Upon the whole, Sir, reason declares Aaron Burr the principal in this crime, and confirms herein the sentence of the law; and the gentleman, in saying that his offence is of a derivative and accessorial nature, begs the question, and draws his conclusions from what, instead of being conceded, is denied. It is clear from what has been said that Burr did not derive his guilt from the men of the island, but imparted his own guilt to them; that he is not an accessory, but a principal; and, therefore, that there is nothing in the objection which demands a record of their conviction before we shall go on with our proof against him.

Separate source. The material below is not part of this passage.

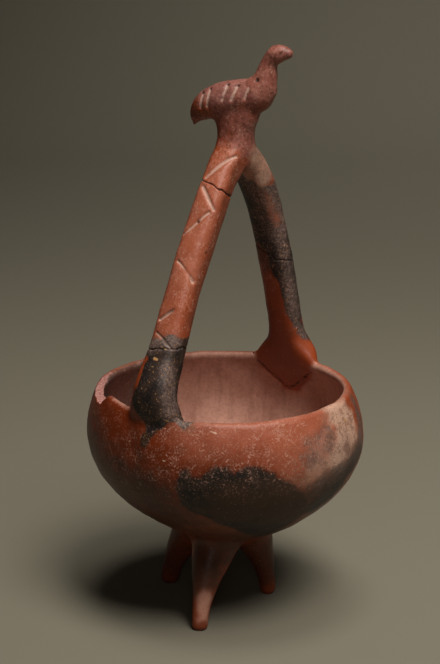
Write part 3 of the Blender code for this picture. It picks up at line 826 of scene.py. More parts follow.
# %% [markdown]
# ## Finer faces where the marks are
#
# A groove a millimetre wide needs points closer than that, and the smooth wall doesn't. A Subdivision
# modifier would cut every face alike, so here only the faces near a mark are cut in four, and cut again
# close to it. The larger scratches are colour only, but colour that is kept at the points needs them too.
# Then all points move onto the marked formula.

# %% The larger scratches and specks
# paint, half width in mm and the line or the place in mm of the larger scratches and specks of the coat
NICKS = (
    ("pale", 0.4, (-63.8, 51.9, 134.4), (-66.0, 50.3, 132.1)),
    ("pale", 0.5, (-73.6, 34.8, 138.1)),
    ("faint", 0.5, (-74.9, 35.0, 135.4), (-75.5, 34.4, 131.0)),
    ("faint", 0.4, (-76.5, 33.6, 129.0), (-78.5, 31.2, 122.7), (-79.6, 29.2, 119.0), (-80.6, 26.9, 114.7)),
    ("faint", 0.4, (-82.6, 8.2, 130.1), (-82.7, 5.0, 134.5)),
    ("faint", 0.4, (-84.4, 9.1, 119.0), (-84.6, 4.8, 118.0)),
    ("faint", 0.4, (-83.6, -14.8, 114.2), (-83.4, -14.7, 111.8)),
    ("cream", 0.45, (-79.3, -26.5, 126.1), (-77.9, -30.4, 125.7)),
    ("cream", 0.8, (-70.6, -36.2, 138.1), (-69.5, -39.3, 137.2)),
    ("cream", 0.5, (-83.8, -12.0, 119.7), (-83.6, -13.3, 119.4)),
    ("pale", 0.5, (-80.6, -26.3, 118.4)),
    ("pale", 0.5, (-80.4, -26.9, 116.8)),
    ("pale", 0.4, (-70.1, -46.7, 121.4), (-69.2, -47.7, 123.0)),
    ("pale", 0.45, (-80.6, -11.3, 138.2), (-79.5, -12.7, 138.1)),
    ("dark", 0.6, (-83.9, -2.9, 125.0), (-83.8, -5.0, 124.6)),
    ("dark", 0.6, (-83.7, -6.5, 125.6), (-83.6, -7.7, 124.9)),
    ("ochre", 0.6, (-84.4, -6.4, 111.0)),
    ("ochre", 0.5, (-82.1, -11.0, 143.7), (-80.1, -13.2, 142.6)),
    ("ochre", 1.0, (-73.4, 0.8, 176.6), (-73.5, -1.2, 176.2)),
    ("ochre", 0.5, (-75.0, -4.2, 173.3), (-74.8, -7.6, 171.4)),
    ("ochre", 0.5, (-67.7, -11.1, 170.0)),
    ("ochre", 0.7, (-78.8, 2.2, 167.7)),
    ("ochre", 0.6, (-83.5, 3.4, 155.5)),
    ("ochre", 0.5, (-84.0, 4.5, 152.4)),
    ("ochre", 0.4, (-81.8, -8.0, 157.2), (-81.8, -9.2, 157.0)),
    ("ochre", 0.35, (-69.7, -2.7, 182.9), (-69.6, -6.2, 181.3), (-69.1, -8.2, 179.7)),
    ("ochre", 1.2, (6.9, -80.8, 132.0)),
    ("pale", 0.9, (51.4, -9.8, 221.1)),
    ("pale", 0.6, (49.2, -8.6, 216.4)),
    ("pale", 0.6, (55.4, -8.2, 195.8)),
    ("pale", 0.8, (61.6, -9.6, 186.6)),
    ("pale", 0.6, (62.6, -9.5, 178.3)),
    ("pale", 0.7, (66.7, -9.6, 170.6)),
    ("pale", 0.6, (66.9, -10.0, 164.3)),
)
print(len(NICKS), "scratches and specks large enough to have their own places")

# %% Cut the faces near the marks and press the marks in
def from_nick(points, line):
    """The distance from a scratch, or from a speck, which is given as one place."""
    return distance_from(points, np.array(line if len(line) > 1 else line * 2) * MM)


def mark_nearness(points):
    """The distance from the nearest groove, crack, pit, nick or broken edge."""
    near = np.full(len(points), FAR)
    for d, _, _ in (*groove_distances(points), *crack_distances(points)):
        near = np.minimum(near, d)
    for place, _, _ in PITS:
        near = np.minimum(near, np.linalg.norm(points - np.array(place) * MM, axis=1))
    for _, _, *line in NICKS:
        near = np.minimum(near, from_nick(points, line) + 1.0 * MM)
    return np.minimum(near, np.abs(break_depth(points)) + 1.2 * MM)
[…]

But suppose you should think otherwise; suppose you were of opinion that, on principles of law and reason, notwithstanding the seeming injustice and inhumanity of considering him as inferior in guilt to them, Aaron Burr was not a principal, but an accessorial offender in the treason: would you, for that reason, stop the evidence from going to the jury? Now, to inquire whether the conduct of Aaron Burr makes him liable as a principal or accessory is only arguing in a different shape the whole question, whether he has committed an overt act of war or not. The jury are to

consult and decide whether he be a principal offender or not. Whether he be a principal or accessory is a question of fact, which they are sworn to decide. The Court must judge of the weight of evidence before it can say that the accused is either a principal or accessory. Suppose one part of the evidence contradicts another. Is it not judging of the weight of evidence to decide whether he be a principal or accessory? If it be not, I know not what judging of the weight of evidence is. Nothing is more peculiarly within the exclusive province of the jury than the sufficiency or insufficiency of the evidence.

But the Court never says that the evidence is or is not sufficient to prove what it is intended to establish. No Court has such right. The course in such cases is to give instructions in a general charge to the jury, after all the evidence shall have been heard. Will you, because of your impressions on this subject, from a merely partial view of the evidence, compel the jury also to decide on that necessarily partial view? If you do, do you not thereby divest the jury of their peculiar functions? Their province should not be invaded. The invasion is big with danger and terror. I trust that you will see this subject in the awful light in which it really stands, and that you will suffer the trial to take its natural course.

Mr. Martin has referred you to a number of cases

from Cooper and other authors, but they do not prove the position intended. The Court, in all these cases, leaves the jury to decide on the overt act. You will find those cases to amount to simply this: a dialogue between the Court and the counsel of the prisoner as to the overt act. The Court was required to say whether the overt act were proved or not. There was no judicial determination. The judge merely told his opinion; but he told the jury, at the same time, that the decision belonged to them and not to him.

There is a wide difference between criminal and civil cases; and as it is of much more importance to preserve the trial by jury in the former, to protect the lives of the people against unjust persecutions, than, in mere civil suits, to preserve the rights of property, the Constitution has secured that trial in all criminal prosecutions.

Should the Court interfere for the purpose of stopping the evidence, and to wrest the cause from the jury in favor of the accused, would there not be a reciprocal right? If it can interfere to save the prisoner, can they not interfere equally against him?—a thing unprecedented in the annals of jurisprudence! Have the counsel on either side a right to call on the other side to state all their evidence before it be introduced, and then to address the Court without hearing it, if they think they have a better chance before the Court than the jury?

Has either party a right to substitute the Court for the jury, or the jury for the Court, at pleasure; to address the Court on facts, or the jury on points of law? Such an attempt would not be a greater encroachment on the right of the proper tribunal than the present motion is on the rights of the jury.